**Data lines**
=====
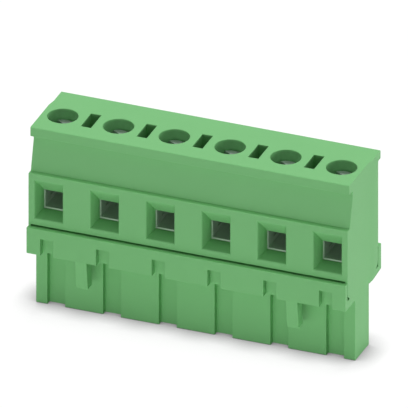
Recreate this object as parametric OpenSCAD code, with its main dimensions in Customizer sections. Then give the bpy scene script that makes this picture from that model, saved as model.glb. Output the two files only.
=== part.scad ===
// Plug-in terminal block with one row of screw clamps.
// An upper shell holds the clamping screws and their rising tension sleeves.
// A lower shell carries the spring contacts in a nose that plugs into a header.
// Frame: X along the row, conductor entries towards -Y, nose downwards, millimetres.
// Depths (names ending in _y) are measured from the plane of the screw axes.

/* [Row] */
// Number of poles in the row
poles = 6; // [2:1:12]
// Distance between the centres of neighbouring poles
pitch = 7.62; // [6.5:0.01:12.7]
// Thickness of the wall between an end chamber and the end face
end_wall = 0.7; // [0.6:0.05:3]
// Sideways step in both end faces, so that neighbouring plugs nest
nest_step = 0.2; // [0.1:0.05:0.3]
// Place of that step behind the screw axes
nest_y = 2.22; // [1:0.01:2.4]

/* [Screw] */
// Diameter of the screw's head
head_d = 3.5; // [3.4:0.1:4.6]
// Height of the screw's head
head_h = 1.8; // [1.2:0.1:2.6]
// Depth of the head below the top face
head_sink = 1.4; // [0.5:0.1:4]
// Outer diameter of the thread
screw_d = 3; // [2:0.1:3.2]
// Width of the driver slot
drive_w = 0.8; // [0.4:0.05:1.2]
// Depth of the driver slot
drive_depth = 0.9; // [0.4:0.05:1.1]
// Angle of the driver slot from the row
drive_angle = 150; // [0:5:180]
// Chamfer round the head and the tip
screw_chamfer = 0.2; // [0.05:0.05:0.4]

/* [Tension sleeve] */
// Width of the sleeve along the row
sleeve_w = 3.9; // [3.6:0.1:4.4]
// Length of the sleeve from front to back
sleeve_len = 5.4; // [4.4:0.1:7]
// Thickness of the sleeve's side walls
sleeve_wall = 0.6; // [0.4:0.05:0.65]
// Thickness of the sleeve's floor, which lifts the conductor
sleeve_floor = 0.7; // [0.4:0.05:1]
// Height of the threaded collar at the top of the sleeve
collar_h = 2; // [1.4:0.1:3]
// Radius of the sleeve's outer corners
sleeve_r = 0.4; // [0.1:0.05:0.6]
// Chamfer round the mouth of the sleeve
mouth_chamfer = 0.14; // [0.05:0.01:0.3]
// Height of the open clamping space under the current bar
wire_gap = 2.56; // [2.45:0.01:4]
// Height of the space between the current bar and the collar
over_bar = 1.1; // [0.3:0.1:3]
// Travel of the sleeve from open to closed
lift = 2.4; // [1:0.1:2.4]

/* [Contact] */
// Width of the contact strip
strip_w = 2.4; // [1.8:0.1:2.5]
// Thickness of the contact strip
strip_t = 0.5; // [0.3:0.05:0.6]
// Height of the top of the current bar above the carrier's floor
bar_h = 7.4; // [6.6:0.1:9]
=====
**Goal**
Copy out the listing above, line by line and exactly, from its first line to the line holding "the screw axes.", inclusive.

**Final result**
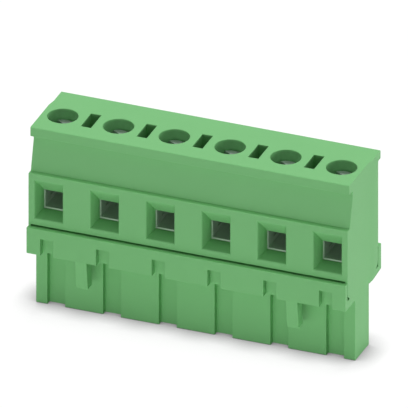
Recreate this object as parametric OpenSCAD code, with its main dimensions in Customizer sections. Then give the bpy scene script that makes this picture from that model, saved as model.glb. Output the two files only.
=== part.scad ===
// Plug-in terminal block with one row of screw clamps.
// An upper shell holds the clamping screws and their rising tension sleeves.
// A lower shell carries the spring contacts in a nose that plugs into a header.
// Frame: X along the row, conductor entries towards -Y, nose downwards, millimetres.
// Depths (names ending in _y) are measured from the plane of the screw axes.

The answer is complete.